The results of the first follow-up question indicate that explanatory variables including “the percentage of people aged under 5”, “% of population comprised of black racial group”, “% of population comprised of native racial group”, “% of population who earned high-school degree”, and “the number of persons per household” have the highest predictive power for the COVID-19 case fatality ratio. From the 95% confidence intervals, we found younger population and both black and native racial groups to have a positive correlation with the case fatality ratio. In contrast, higher educational attainment, defined as the percentage of the population with a high school diploma, was negative correlated with case fatality ratio. The only counter-intuitive result we concluded here is the negative correlation between the percentage of persons per household and case fatality ratio. These results are invaluable to both the local and national disease control agencies. For example, CDC could use the results from our first question in delivering more effective guidelines to control the nation’s case fatality ratio by first filtering out states or even counties with the highest percentage of black and native population, and then enforce more effective quarantine or COVID-testing policies on those states/counties. On the other hand, in regions possessing high educational attainment, the corresponding states should encourage more highly educated people to distribute the scientific disease control methods in their households. As for the last factor we indicated in the final model, we should be mindful if the household size is relatively small, which may indicate less likelihood for small households to conduct the necessary COVID-testing as their impacts to county case fatality ratio is relatively minimal.

Future researchers may wish to follow up on our analysis by digging deeper into the factors that make states and counties more or less susceptible to COVID-19 outbreaks. We were unable to obtain high-quality information on the prevalence and efficacy of measures intended to combat the spread of COVID-19, yet it is well known that measures such as mask mandates and lockdowns vary widely by jurisdiction. A detailed time-series dataset with start and end dates for each COVID mitigation mandate would provide valuable information on the types of measures most likely to stop the spread of this virus.

In addition, The results for the second follow-up question indicate that states with greater dependence on a single industry are more likely to suffer economically as a result of COVID-19. From model 3 we conclude that the industry makeup of a state’s economy is a good indicator of the severity of the changes in GDP resulting from COVID-19. This question has real world implications for economies suffering under the impacts of COVID-19. As countries recover from COVID-19 and enter a post-COVID economy, they will have to make difficult decisions about how to allocate resources to prop up struggling economies. Our results show that the industry makeup of individual states are strongly predictive of the economic impact felt by those states due to COVID-19. Governments may use these results to decide how to allocate resources to different industry sectors to help their economies recover. Our second analysis focused on state-level changes to GDP and the industries that contribute to GDP in each of these states. Future research should attempt to understand these trends at a higher resolution.
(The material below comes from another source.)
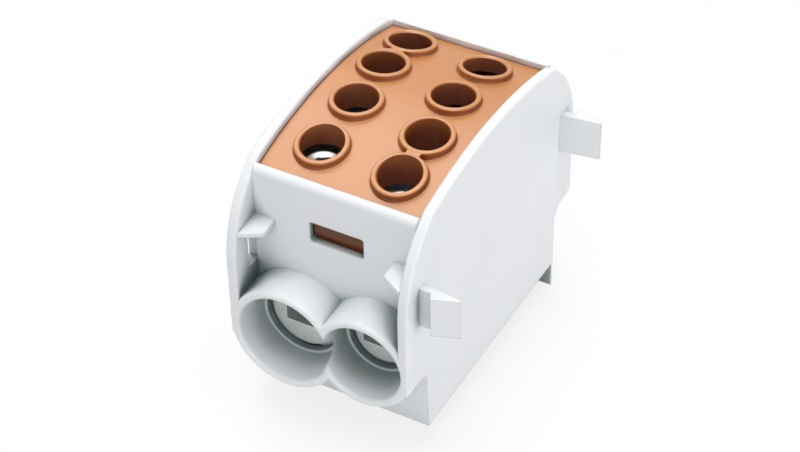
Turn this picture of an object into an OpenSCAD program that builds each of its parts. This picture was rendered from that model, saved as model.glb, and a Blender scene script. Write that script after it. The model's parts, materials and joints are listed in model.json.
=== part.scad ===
// Single-pole distribution block for a 35 mm mounting rail.
// X runs along the rail, Y runs from the front funnels to the rear ones, Z is up.
// The origin is the middle of the face that sits on the rail.

/* [Housing] */
// Width over the outer faces of the two cheeks
housing_w = 30; // [29:0.5:36]
// Thickness of a cheek
cheek_t = 1.65; // [1.2:0.05:2]
// Length over the rounded cheeks
cheek_l = 54.6; // [53:0.2:60]
// Height of the crown of the cheeks
crown_z = 42.6; // [42:0.1:44]
// Radius of the crown, seen from the side
crown_r = 72; // [60:1:90]
// Radius of the cheek shoulders
shoulder_r = 17.8; // [15:0.2:19]
// Height of the centres of the shoulder arcs
shoulder_z = 25; // [23:0.5:26]
// Rounding of the cheeks' edges
cheek_edge = 0.45; // [0.2:0.05:0.6]
// Height of the underside of the cheeks' bulges
bulge_z = 11.4; // [10:0.1:12.5]
// Fillet under a bulge
bulge_fillet = 1.5; // [0.5:0.1:2]
// Rounding of the two upright rear corners
corner_r = 1; // [0.3:0.1:1.2]
// Thickness of the floor
floor_t = 1.6; // [1.2:0.1:2.4]
// Height of the floor's underside above the rail
floor_z = 2; // [1:0.1:2.6]

/* [End walls] */
// Distance over the outer faces of the two end walls
wall_span = 42.8; // [42:0.2:46]
// Thickness of an end wall
wall_t = 1.2; // [1:0.1:1.8]
// Height of the ledge at the top of an end wall
ledge_z = 39.3; // [38.8:0.1:40]
// Rounding of the ledge's outer edge
ledge_r = 1.1; // [0.4:0.1:1.1]
// Width of the latch window
window_w = 8.9; // [6:0.1:12]
// Height of the latch window
window_h = 3.6; // [2.5:0.1:5]
// Height of the window's lower edge
window_z = 29.1; // [27:0.1:30]
// Rounding of the window's corners
window_r = 0.45; // [0.1:0.05:0.8]
// Sideways shift of the latch window
window_x = 0.45; // [0:0.05:1.5]

/* [Conductor entries] */
// Height of the large entry's axis
large_z = 13.2; // [13:0.1:14]
// Inner radius of the large funnel at its mouth
large_funnel_r = 7.5; // [7.2:0.05:7.7]
// Radius of the hole behind the large funnel
large_hole_r = 6.15; // [5.9:0.05:6.5]
// Height of the small entry's axis
small_z = 14.2; // [13.6:0.1:14.6]
// Inner radius of the small funnel at its mouth
small_funnel_r = 6.5; // [6.2:0.05:6.7]
// Radius of the hole behind the small funnel
small_hole_r = 5.1; // [4.9:0.05:5.4]
// Wall thickness of the funnels at the mouth
funnel_t = 1.4; // [1.2:0.05:1.6]
// Ring between a hole and the root of its funnel
ring_w = 0.5; // [0.2:0.05:0.7]
// Draft of a funnel's outside
funnel_draft = 0.3; // [0:0.05:0.5]

/* [Side hooks] */
// Reach of a hook beyond the cheek
hook_reach = 6.5; // [5.5:0.1:8]
// Thickness of a hook's tongue
hook_t = 1.5; // [1.2:0.1:1.9]
// Depth of the barb
barb_d = 1.25; // [0.8:0.05:1.5]
// Height of a hook
hook_h = 6.9; // [5:0.1:8]
// Height of a hook's middle
hook_z = 26; // [25:0.1:26.5]
// Clearance round a hook in the slot of the next block
hook_clear = 0.15; // [0.1:0.05:0.3]
// Width of the shelf over a hook slot
shelf_w = 3.5; // [2.5:0.1:4]
// Rise of the shelf towards the wall
shelf_rise = 0.6; // [0:0.1:1]
// Thickness of the shelf
shelf_t = 0.65; // [0.5:0.05:1.2]

/* [Rail foot] */
// Width of the mounting rail
rail_w = 35; // [35:0.1:35.4]
// Thickness of the rail's flange
rail_t = 1; // [1:0.1:1.5]
// Clearance of the rail in the foot
rail_clear = 0.2; // [0.1:0.05:0.4]
// Depth of the rear lip below the rail face
lip_drop = 4.5; // [3.5:0.1:6]
// Thickness of the rear lip
lip_t = 1.35; // [1:0.05:1.8]
// Distance of the rear lip's outer face from the middle
lip_y = 22.25; // [22:0.05:23.5]
// Width of the sprung tongue in the rear lip
tongue_w = 14; // [10:0.5:18]
// Width of the slits beside the tongue
slit_w = 1; // [0.6:0.1:1.5]
// Height of the slits' upper ends
slit_z = 8; // [6:0.5:8.5]
// Width of a fixed rail hook
foot_w = 6; // [4:0.5:8]

/* [Cover] */
// Height of the cover's crown
cover_z = 41.55; // [41:0.05:42]
// Radius of the cover's arched face
cover_r = 66; // [60:1:80]
// Thickness of the cover
cover_t = 1.6; // [1.2:0.1:2]
// Clearance between the cover and the housing
cover_clear = 0.15; // [0.1:0.05:0.3]
// Radius of the screw access holes
access_r = 3.3; // [3.2:0.05:3.6]
// Wall of a collar round a screw hole
collar_wall = 0.85; // [0.6:0.05:1]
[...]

If future researchers can relate changes in GDP to industry at a county level it would help policy-makers understand where and in which sectors the most devastating effects of COVID-19 are being felt. Such an analysis would require county-level GDP and industry data, rather than the state-level data that we used in our analysis.

Moving forward, more research is needed in order to uncover the relationship between county level predictors and case fatality ratio. Certain demographic factors, such as the percentage of black or Native American people in a county, are highly correlated with case fatality ratio. However, it is beyond the scope of our analysis to ask why these factors contribute to case fatality ratio. Future researchers could attempt to understand why these populations suffer a disproportionate mortality rate with COVID-19.